--- begin DATASET RECORDS ---

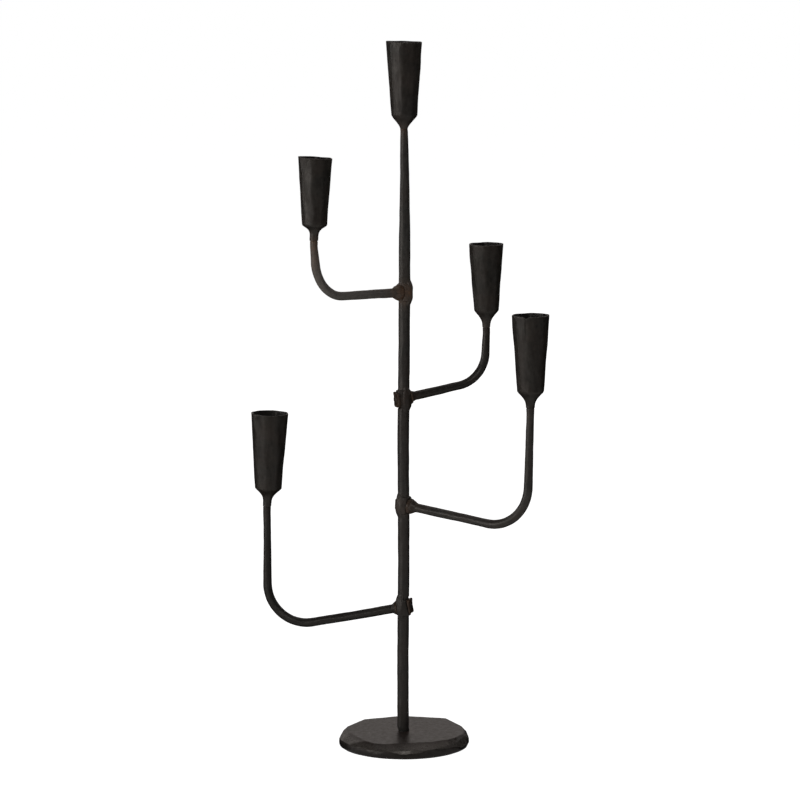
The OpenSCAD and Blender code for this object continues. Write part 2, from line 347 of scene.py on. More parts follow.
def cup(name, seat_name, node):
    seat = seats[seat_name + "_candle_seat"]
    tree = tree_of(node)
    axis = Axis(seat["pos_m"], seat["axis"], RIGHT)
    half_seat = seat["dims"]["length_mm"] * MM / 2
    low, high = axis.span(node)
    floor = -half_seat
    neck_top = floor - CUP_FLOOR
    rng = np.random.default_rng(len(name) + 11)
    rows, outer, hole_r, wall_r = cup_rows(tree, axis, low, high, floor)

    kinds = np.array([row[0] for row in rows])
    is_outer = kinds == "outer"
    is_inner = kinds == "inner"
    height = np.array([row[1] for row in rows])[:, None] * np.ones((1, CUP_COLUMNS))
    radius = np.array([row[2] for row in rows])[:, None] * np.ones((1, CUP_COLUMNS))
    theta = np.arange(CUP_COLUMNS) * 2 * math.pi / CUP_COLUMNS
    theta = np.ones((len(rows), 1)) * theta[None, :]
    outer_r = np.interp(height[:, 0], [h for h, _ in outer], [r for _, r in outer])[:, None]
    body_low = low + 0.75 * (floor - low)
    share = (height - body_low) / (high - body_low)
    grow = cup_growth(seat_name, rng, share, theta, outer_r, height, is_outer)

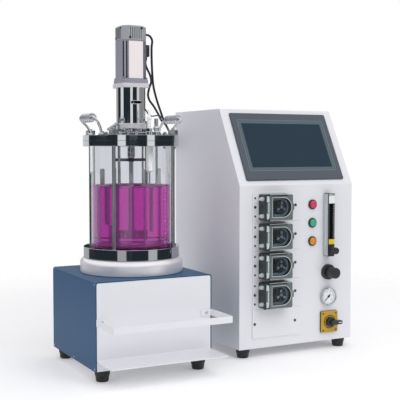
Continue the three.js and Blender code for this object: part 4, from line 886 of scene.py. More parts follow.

--- end DATASET RECORDS ---

- TASK REQUIREMENTS: Print out all the entries precisely as written.

- WRITTEN ANSWER:
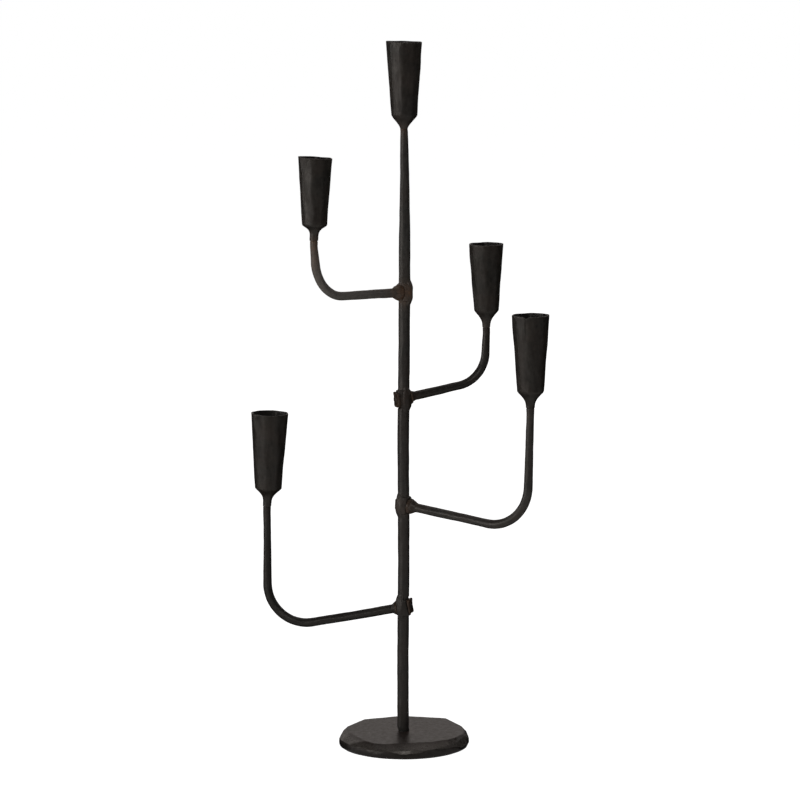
The OpenSCAD and Blender code for this object continues. Write part 2, from line 347 of scene.py on. More parts follow.
def cup(name, seat_name, node):
    seat = seats[seat_name + "_candle_seat"]
    tree = tree_of(node)
    axis = Axis(seat["pos_m"], seat["axis"], RIGHT)
    half_seat = seat["dims"]["length_mm"] * MM / 2
    low, high = axis.span(node)
    floor = -half_seat
    neck_top = floor - CUP_FLOOR
    rng = np.random.default_rng(len(name) + 11)
    rows, outer, hole_r, wall_r = cup_rows(tree, axis, low, high, floor)

    kinds = np.array([row[0] for row in rows])
    is_outer = kinds == "outer"
    is_inner = kinds == "inner"
    height = np.array([row[1] for row in rows])[:, None] * np.ones((1, CUP_COLUMNS))
    radius = np.array([row[2] for row in rows])[:, None] * np.ones((1, CUP_COLUMNS))
    theta = np.arange(CUP_COLUMNS) * 2 * math.pi / CUP_COLUMNS
    theta = np.ones((len(rows), 1)) * theta[None, :]
    outer_r = np.interp(height[:, 0], [h for h, _ in outer], [r for _, r in outer])[:, None]
    body_low = low + 0.75 * (floor - low)
    share = (height - body_low) / (high - body_low)
    grow = cup_growth(seat_name, rng, share, theta, outer_r, height, is_outer)

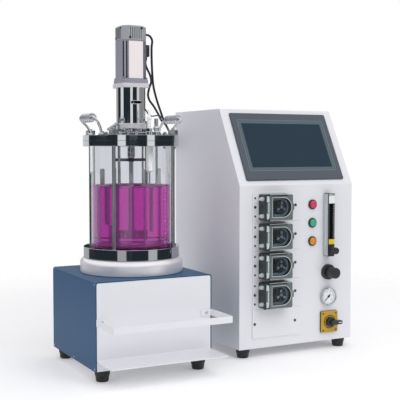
Continue the three.js and Blender code for this object: part 4, from line 886 of scene.py. More parts follow.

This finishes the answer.